## WHAT YOU HAVE TO DO
Where a line holds the word "metal", copy that line.

## SUPPLIED INFORMATION
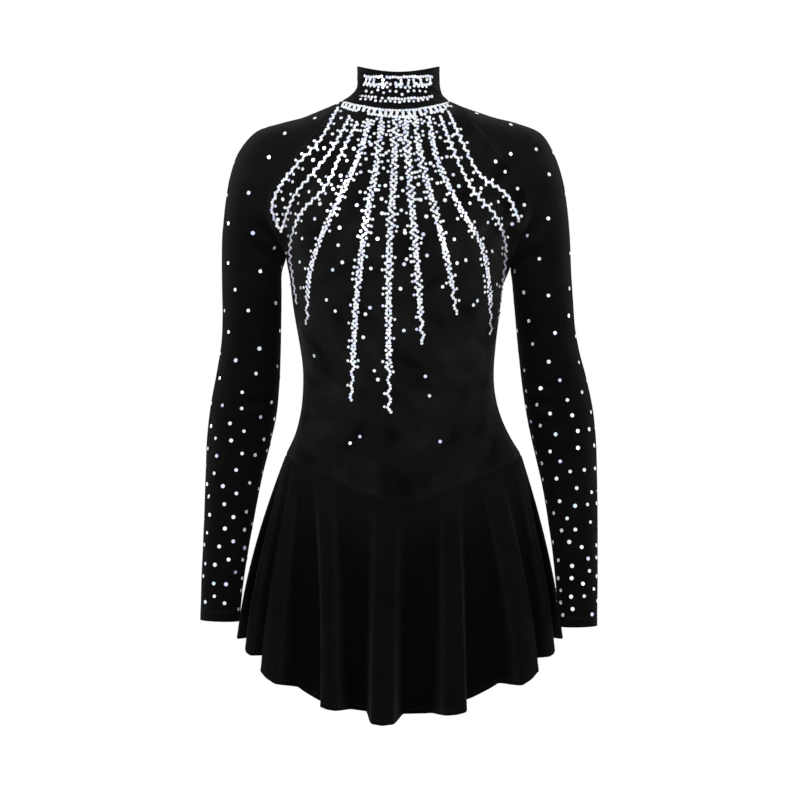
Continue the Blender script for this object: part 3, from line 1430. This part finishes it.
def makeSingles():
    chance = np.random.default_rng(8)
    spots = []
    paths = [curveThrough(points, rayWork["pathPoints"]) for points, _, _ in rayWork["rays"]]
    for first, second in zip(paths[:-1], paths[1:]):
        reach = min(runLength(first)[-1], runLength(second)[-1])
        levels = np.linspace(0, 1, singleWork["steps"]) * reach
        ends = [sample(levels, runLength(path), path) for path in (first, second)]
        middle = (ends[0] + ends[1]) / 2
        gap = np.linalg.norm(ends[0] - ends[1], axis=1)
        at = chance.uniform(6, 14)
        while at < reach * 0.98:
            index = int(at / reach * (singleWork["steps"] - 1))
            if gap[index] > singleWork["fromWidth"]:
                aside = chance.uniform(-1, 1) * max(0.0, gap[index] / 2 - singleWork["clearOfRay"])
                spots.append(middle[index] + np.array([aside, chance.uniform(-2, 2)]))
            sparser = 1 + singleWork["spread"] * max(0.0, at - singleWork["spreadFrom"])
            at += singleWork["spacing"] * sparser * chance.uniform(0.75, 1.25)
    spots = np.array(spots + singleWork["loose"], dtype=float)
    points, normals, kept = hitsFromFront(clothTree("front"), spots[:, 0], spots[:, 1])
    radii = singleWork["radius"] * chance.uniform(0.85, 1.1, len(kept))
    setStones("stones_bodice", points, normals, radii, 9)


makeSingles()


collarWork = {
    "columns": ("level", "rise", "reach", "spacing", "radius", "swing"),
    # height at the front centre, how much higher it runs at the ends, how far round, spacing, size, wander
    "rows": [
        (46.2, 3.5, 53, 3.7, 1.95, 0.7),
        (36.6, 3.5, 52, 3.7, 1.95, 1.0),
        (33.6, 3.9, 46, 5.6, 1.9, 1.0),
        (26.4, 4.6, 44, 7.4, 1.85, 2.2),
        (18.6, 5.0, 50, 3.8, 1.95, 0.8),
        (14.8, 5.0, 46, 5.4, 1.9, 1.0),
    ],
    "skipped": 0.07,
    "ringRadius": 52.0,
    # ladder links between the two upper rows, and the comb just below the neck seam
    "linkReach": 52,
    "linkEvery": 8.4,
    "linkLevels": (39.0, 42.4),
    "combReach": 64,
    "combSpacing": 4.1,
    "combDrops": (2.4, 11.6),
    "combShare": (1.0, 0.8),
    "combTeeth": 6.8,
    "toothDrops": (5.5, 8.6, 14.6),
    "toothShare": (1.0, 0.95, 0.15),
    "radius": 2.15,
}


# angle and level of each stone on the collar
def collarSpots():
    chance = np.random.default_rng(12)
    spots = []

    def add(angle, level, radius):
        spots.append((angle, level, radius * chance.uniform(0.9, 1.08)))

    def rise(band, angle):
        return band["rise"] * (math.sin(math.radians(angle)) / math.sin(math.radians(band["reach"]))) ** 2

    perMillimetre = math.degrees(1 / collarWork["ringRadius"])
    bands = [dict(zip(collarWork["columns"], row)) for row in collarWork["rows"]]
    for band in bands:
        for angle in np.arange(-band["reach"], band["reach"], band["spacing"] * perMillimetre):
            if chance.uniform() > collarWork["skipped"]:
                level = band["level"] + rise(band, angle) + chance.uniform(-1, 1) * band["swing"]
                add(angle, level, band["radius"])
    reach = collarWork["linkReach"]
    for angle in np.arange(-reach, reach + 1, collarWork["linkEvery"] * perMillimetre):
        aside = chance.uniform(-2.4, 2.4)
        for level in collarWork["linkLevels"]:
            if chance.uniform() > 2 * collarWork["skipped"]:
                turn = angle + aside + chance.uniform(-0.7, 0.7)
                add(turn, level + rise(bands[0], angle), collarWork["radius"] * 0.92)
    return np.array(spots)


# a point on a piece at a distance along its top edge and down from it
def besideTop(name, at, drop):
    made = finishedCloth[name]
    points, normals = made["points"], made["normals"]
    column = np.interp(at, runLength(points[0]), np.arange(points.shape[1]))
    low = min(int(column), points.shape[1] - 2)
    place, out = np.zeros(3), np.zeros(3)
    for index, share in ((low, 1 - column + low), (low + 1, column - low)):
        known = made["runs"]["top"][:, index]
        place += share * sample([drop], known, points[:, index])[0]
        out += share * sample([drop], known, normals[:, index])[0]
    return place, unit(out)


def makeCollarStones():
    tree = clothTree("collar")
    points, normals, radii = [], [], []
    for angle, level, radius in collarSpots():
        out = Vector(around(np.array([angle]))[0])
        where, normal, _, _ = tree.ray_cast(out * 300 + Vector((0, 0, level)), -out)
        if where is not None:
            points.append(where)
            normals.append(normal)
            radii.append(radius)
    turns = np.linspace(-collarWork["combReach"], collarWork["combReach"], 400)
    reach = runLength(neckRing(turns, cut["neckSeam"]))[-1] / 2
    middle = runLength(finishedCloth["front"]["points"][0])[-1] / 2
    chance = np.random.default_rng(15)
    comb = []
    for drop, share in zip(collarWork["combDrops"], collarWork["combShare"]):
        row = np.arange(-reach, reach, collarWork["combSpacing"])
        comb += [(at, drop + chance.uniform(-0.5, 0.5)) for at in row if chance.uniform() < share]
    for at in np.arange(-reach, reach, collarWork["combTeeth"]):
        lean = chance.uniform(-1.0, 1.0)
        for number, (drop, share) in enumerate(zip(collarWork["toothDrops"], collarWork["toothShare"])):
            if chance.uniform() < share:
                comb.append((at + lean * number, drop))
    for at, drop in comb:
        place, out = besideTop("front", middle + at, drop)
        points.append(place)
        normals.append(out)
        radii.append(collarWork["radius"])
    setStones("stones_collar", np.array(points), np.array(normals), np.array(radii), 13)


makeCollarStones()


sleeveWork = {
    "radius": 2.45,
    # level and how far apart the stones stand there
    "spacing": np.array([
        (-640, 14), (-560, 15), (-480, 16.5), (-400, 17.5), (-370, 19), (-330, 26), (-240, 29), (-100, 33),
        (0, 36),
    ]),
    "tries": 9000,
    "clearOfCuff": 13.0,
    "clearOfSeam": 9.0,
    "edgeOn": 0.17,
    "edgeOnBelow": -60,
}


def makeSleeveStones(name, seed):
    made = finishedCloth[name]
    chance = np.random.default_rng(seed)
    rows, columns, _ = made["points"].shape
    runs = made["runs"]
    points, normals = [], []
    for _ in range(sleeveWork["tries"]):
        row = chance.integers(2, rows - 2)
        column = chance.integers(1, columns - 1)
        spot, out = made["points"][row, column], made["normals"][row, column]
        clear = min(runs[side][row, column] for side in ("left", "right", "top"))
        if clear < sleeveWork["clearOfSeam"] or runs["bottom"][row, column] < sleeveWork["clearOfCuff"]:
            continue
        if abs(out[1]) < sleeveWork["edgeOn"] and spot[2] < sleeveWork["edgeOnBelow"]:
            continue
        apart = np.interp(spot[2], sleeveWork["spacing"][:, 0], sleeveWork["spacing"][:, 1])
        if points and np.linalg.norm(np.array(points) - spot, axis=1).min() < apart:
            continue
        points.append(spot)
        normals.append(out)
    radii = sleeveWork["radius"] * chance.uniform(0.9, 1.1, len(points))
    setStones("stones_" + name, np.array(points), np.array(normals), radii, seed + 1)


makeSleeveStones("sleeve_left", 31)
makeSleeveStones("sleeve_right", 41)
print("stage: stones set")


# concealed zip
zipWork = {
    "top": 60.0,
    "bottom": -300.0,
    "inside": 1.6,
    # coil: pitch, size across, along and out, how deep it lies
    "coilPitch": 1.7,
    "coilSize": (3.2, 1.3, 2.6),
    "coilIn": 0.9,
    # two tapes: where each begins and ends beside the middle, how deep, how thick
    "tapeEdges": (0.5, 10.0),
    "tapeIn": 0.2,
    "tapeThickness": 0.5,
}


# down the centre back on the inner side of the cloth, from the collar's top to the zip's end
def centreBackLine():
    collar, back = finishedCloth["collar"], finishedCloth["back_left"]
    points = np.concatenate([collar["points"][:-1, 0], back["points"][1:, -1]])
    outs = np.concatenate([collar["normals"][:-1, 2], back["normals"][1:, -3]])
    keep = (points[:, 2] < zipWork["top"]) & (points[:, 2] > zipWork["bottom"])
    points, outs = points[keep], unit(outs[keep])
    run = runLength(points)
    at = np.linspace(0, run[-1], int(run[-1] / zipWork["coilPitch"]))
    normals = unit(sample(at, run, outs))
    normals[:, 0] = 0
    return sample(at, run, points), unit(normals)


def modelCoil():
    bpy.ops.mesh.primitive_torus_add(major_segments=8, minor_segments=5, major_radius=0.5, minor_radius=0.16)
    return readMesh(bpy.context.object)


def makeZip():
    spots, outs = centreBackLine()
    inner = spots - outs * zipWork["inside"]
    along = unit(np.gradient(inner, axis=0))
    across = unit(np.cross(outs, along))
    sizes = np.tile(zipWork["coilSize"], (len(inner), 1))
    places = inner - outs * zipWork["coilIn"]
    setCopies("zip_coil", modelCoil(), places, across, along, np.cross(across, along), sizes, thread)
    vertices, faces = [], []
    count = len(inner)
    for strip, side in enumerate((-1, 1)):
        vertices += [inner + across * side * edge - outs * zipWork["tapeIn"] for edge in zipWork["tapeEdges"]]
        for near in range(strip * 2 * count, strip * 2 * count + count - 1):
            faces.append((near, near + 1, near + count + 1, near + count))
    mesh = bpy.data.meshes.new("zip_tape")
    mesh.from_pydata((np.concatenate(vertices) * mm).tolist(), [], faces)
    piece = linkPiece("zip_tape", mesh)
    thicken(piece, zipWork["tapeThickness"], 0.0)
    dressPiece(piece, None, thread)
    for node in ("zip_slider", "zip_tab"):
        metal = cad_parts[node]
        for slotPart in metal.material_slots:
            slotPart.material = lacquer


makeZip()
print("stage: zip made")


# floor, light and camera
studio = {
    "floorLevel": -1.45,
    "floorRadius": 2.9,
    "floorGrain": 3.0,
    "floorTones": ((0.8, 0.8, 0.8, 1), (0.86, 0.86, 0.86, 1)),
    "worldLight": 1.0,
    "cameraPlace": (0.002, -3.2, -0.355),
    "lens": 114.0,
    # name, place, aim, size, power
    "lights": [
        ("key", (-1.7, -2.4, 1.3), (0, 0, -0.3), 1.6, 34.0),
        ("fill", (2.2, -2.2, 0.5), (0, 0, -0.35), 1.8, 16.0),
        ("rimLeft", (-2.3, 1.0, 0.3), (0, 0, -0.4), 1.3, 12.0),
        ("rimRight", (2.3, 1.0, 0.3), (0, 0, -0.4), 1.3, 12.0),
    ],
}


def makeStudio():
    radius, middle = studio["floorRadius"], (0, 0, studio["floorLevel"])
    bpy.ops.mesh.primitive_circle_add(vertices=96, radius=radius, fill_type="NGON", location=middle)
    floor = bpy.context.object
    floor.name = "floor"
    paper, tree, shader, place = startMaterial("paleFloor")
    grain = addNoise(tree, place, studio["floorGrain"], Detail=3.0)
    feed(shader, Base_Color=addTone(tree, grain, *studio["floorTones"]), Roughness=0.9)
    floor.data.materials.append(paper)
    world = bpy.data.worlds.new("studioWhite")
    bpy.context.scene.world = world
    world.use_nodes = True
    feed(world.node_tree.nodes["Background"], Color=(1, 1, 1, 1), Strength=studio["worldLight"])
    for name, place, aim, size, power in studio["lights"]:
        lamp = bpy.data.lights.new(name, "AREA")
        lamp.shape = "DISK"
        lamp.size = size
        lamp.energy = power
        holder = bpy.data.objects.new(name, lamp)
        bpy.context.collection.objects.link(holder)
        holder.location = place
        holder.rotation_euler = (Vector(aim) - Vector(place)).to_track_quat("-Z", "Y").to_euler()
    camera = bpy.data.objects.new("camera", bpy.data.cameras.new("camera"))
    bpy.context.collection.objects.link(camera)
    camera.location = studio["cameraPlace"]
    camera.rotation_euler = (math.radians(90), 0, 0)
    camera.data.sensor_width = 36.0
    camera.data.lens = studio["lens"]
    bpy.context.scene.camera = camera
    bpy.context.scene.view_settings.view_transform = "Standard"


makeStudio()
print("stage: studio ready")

## OUTPUT FOR THIS TASK
        metal = cad_parts[node]
        for slotPart in metal.material_slots:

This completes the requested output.